Reconciliation is not easy.  When you have been wronged, hurt and sometimes even tortured it is very difficult to put that past to rest.  The key lies in seeing it for what it was, instead of seeing it as who we are and what was done to "us".  So many times we find ourselves in only the thoughts about what was done to us and how it made us feel.  We must realize they are only our thoughts. That the thoughts of others, their feelings, their up bringing, and their inner child must be taken into account as well.

This past weekend was Mothers Day here in the United States.  A day to celebrate your "mother" and honor her.  Some parents and children are estranged and as most people know already, this foundational relationship can play havoc with the feelings and doings of your life even when you are "grown" up.  Healing from difficulties in our childhood must begin with understanding the "consciousness" of what transpired.  People can only act from what they know and as Jesus said, sometimes "they know not what they do."  This not only applies to "them", but to "us" as well.

This statement is important because some of us simply don't know better.  We don't know how to be what someone else needs or wants us to be.  When we do, maybe then it's too late.  Maybe at that point we don't know how to fix it.  In relationships with others; mothers, fathers, sisters, brothers, friends, or lovers, one person has to take the first step.  Many times because of patterns that have been ingrained, as Michael spoke about in his speech, it must be the children themselves, if not for any other reason, but because they know better.

My own children heal me when they say "Momma I love you."  The mere words warm my heart and there is kindness and love generated throughout my home.  These children are special.  We are special.  The child within your parent is special as well.  Those that inflict harm on others most likely have done the best they could with what they knew at the time.   Most people react out of what was done to them and sometimes aren't even conscious of what or why they do what they do. So today I ask that you might begin to seek reconciliation with those who have hurt you.  May you realize they were acting only from a place they knew to act from.  Our pain bodies, as Eckhart Tolle once termed them,  engage when we feel pain, but the pain body, those painful emotions from our past is also our ego.  If we learn to recognize it as one and the same we can start to heal.

Releasing pain does take time, but when we realize what it is, a painful past from people who don't know better.  Pain from an episode or episodes that perhaps we have even looked upon differently then they did, we can begin to take steps.  We  must realize that in order to heal we must put our healing in front of being right.  Even though you may know a wrong has been perpetrated against you, you can be the one to take to first step toward healing it, because sometimes the people who have hurt you simply don't know how.

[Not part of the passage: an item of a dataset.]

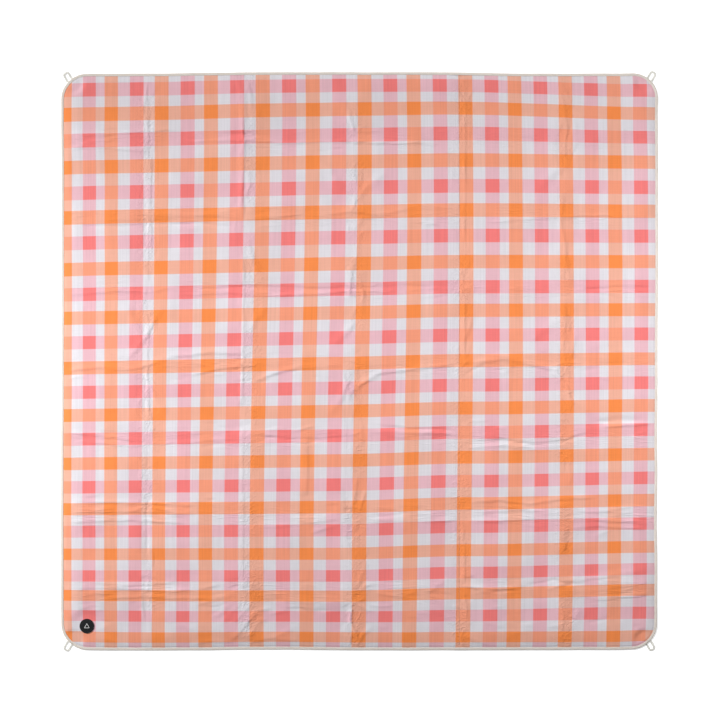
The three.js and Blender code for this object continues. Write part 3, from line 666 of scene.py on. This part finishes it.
def binding(name, side):
    """The tape folded round the edge: a C-shaped section carried along the outline."""
    section = np.array(TAPE_OUTER + TAPE_INNER) * MM
    points, out, along = half_outline(side, 6 * MM)
    # the two lengths overlap at the seam, so their ends are thicker, the left one's more
    ends = np.minimum(along, along[-1] - along)
    fat = 1 + (0.35 if side < 0 else 0.18) * smooth(0.045, 0.025, ends)
    pucker = 0.25 * MM * np.sin(along * math.tau / 0.029 + 2 * ripples(along, along * 0, 52, 1.1, 0.3))
    d = section[:, 0][None, :] + 0 * along[:, None]
    free = (section[:, 0] > 10 * MM) & (section[:, 1] > 3 * MM)
    d = d + np.where(free, pucker[:, None], 0)
    x = points[:, :1] - out[:, :1] * d
    y = points[:, 1:] - out[:, 1:] * d
    lift = swell(x.ravel(), y.ravel()).reshape(x.shape)
    raised = np.where(section[:, 1] > 3 * MM, 0.5 * pucker[:, None] + 0.12 * MM, 0)
    z = section[:, 1][None, :] * fat[:, None] + lift + raised
    bx, by = bow(x.ravel(), y.ravel())
    size = len(section)
    faces = capped_rings(len(along), size, flip=side < 0)
    uvs = np.stack([np.repeat(along, size), np.tile(run_length(section), len(along))], 1)
    return add_mesh(name, np.stack([bx, by, z.ravel()], 1), faces, uvs, sharp=60)


RING = 5                         # points round a stitch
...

Recognize that this pain is the ego.  The part of us that wants to be right and realize that maybe what's more important is healing.  Then we can begin to release it.  Know that there are two views and perspectives to every side and apologize for causing the other pain.  There would never be anger, never be pain within you if it was never in them as well.

We must want peace and healing more than we want to be right.  We must say the words: I'm sorry I caused you pain, I love you, I appreciate you.  As much as words can hurt, they can also heal.  We must be that that the other can't or isn't capable of being.  Teach by action and say the words.  Your healing outreach will not only extend between the two, but all of those around you as well.

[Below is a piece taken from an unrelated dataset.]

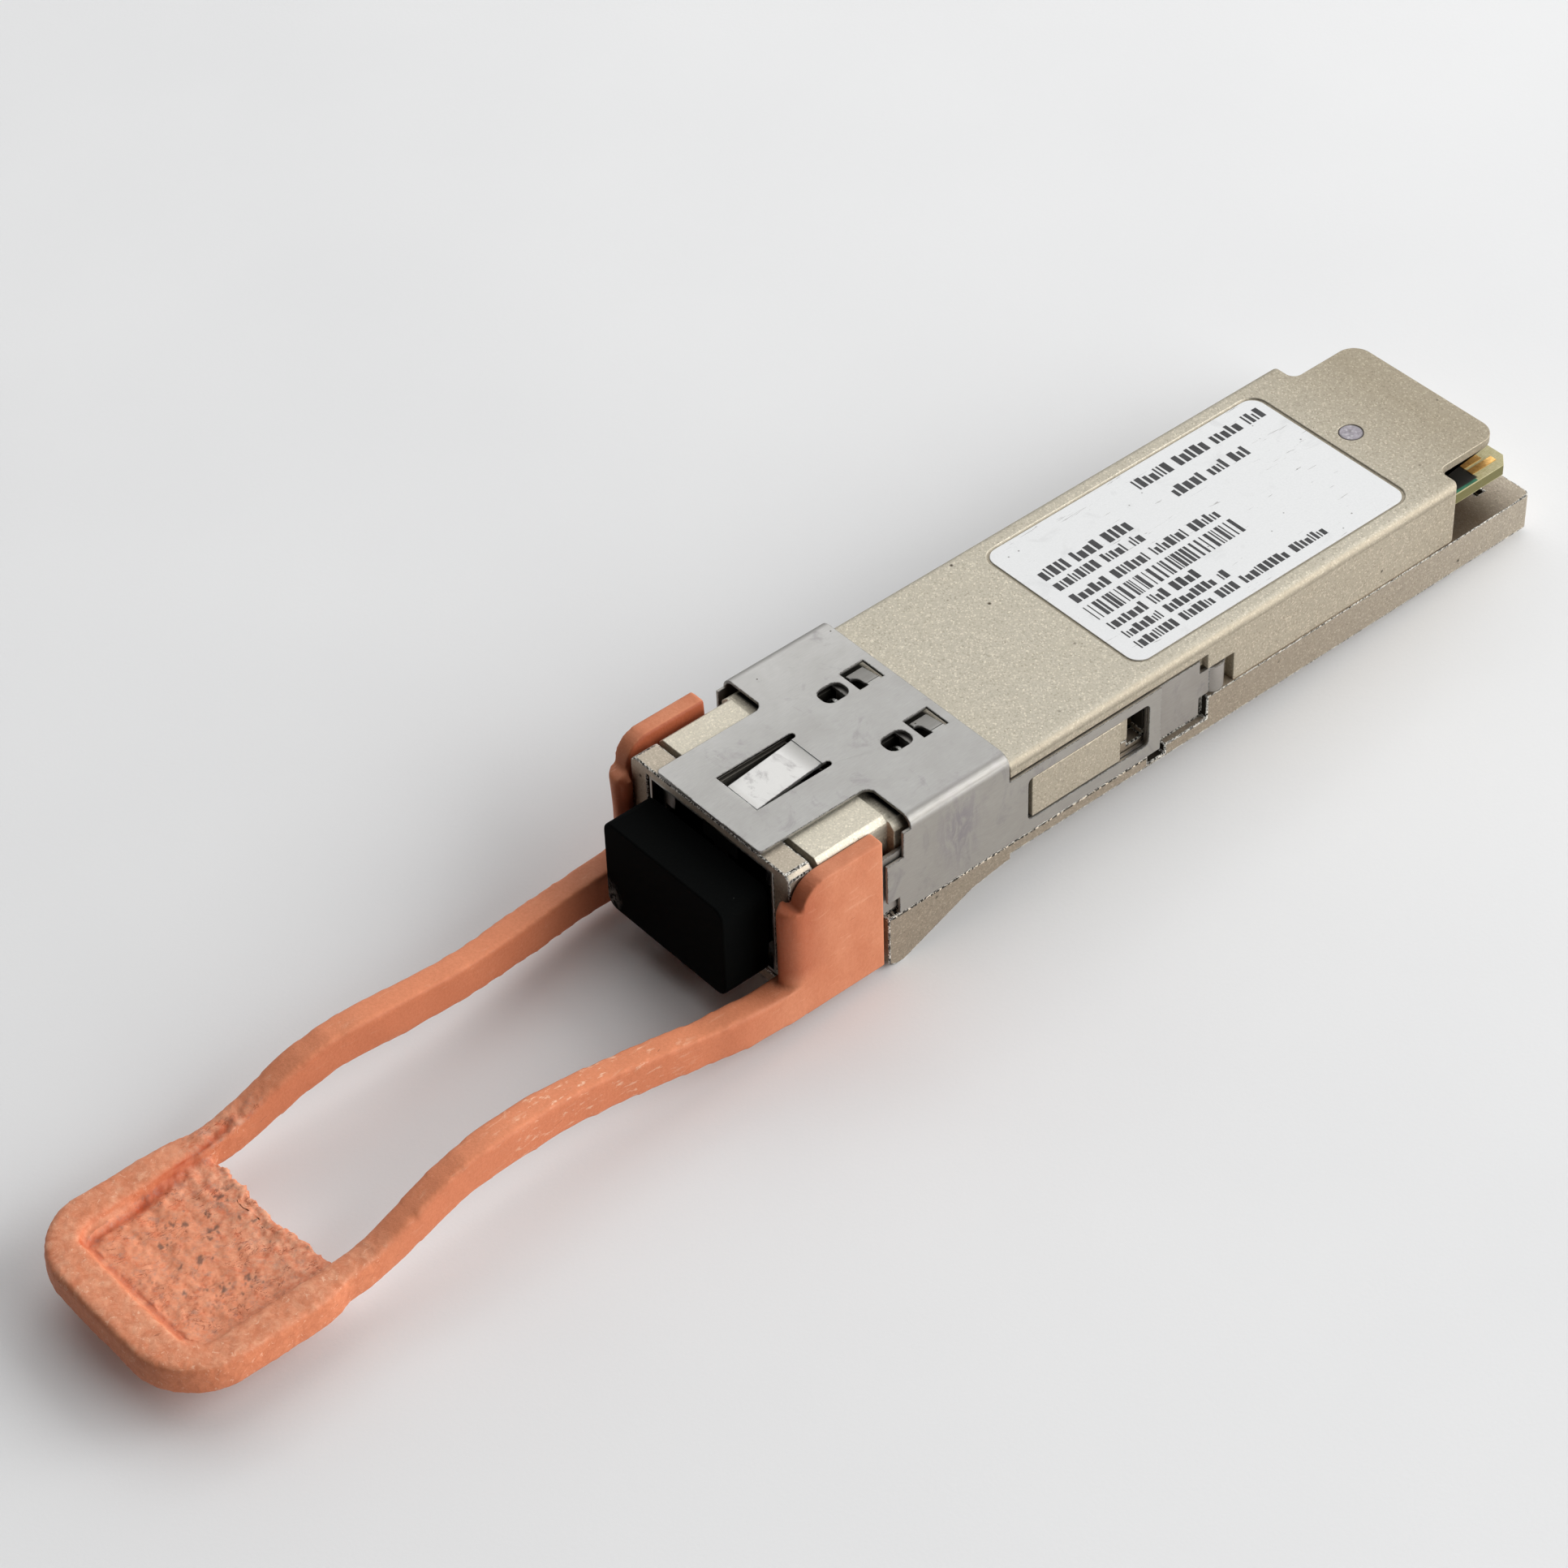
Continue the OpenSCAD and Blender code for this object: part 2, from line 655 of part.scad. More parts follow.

The children who kill, who hurt others, have been hurt themselves;  Let us not let them grow up in another generation of hurtful and shamed people.  Instead, let us extend our hand in kindness and in a loving fashion to show them how to heal and be loved.  If someone does not have love or kindness bestowed to them, if someone else is not shown how, how can we expect them to know any better?  It must start with those of us that know better.  If we can heal ourselves, we can and will heal the world.

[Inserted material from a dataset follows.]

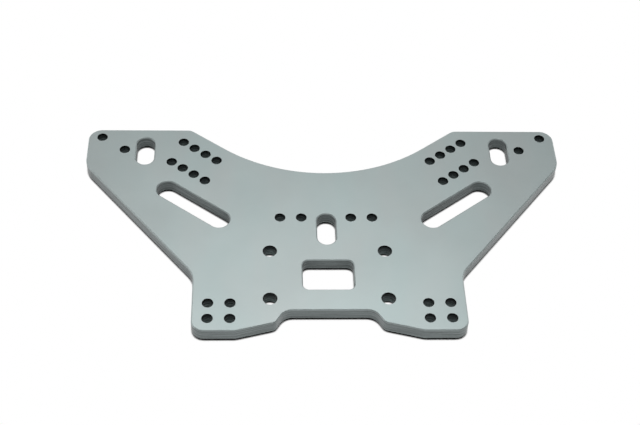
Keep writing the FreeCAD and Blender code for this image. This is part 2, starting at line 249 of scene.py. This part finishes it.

Please listen to Michael in the video below regarding his thoughts on this very prominent topic:




It is also important to listen to Eckhart Tolle here as he explains the pain body and it's role in our emotional pain.  We must accept people as they are.  Although we would like them to be something we think they "should be" they are not.  It is our resistance to accepting who they are and what is that causes us the most pain.  For us to heal we must learn to let go of what we think "should be" and enter into healing knowing that we can change the way we "feel" about it just by changing our consciousness about it.  Our pain body is our ego.  As we recognize patterns emerging, these feelings, name them: "the pain body".  It's our pain body when we want to be right, our pain body when we feel we are the hurt child.  Recognize it for what it is, and you will begin to dismantle the negative energy patterns of hurt within you and begin healing.




Now that you know what and how the pain body works, you can bring yourself to say the words to heal:  I'm sorry for causing you pain, I value you, I appreciate you, before it's too late to say them and you regret the precious time you have wasted holding onto a hurt that can only hurt you both and the generations to come.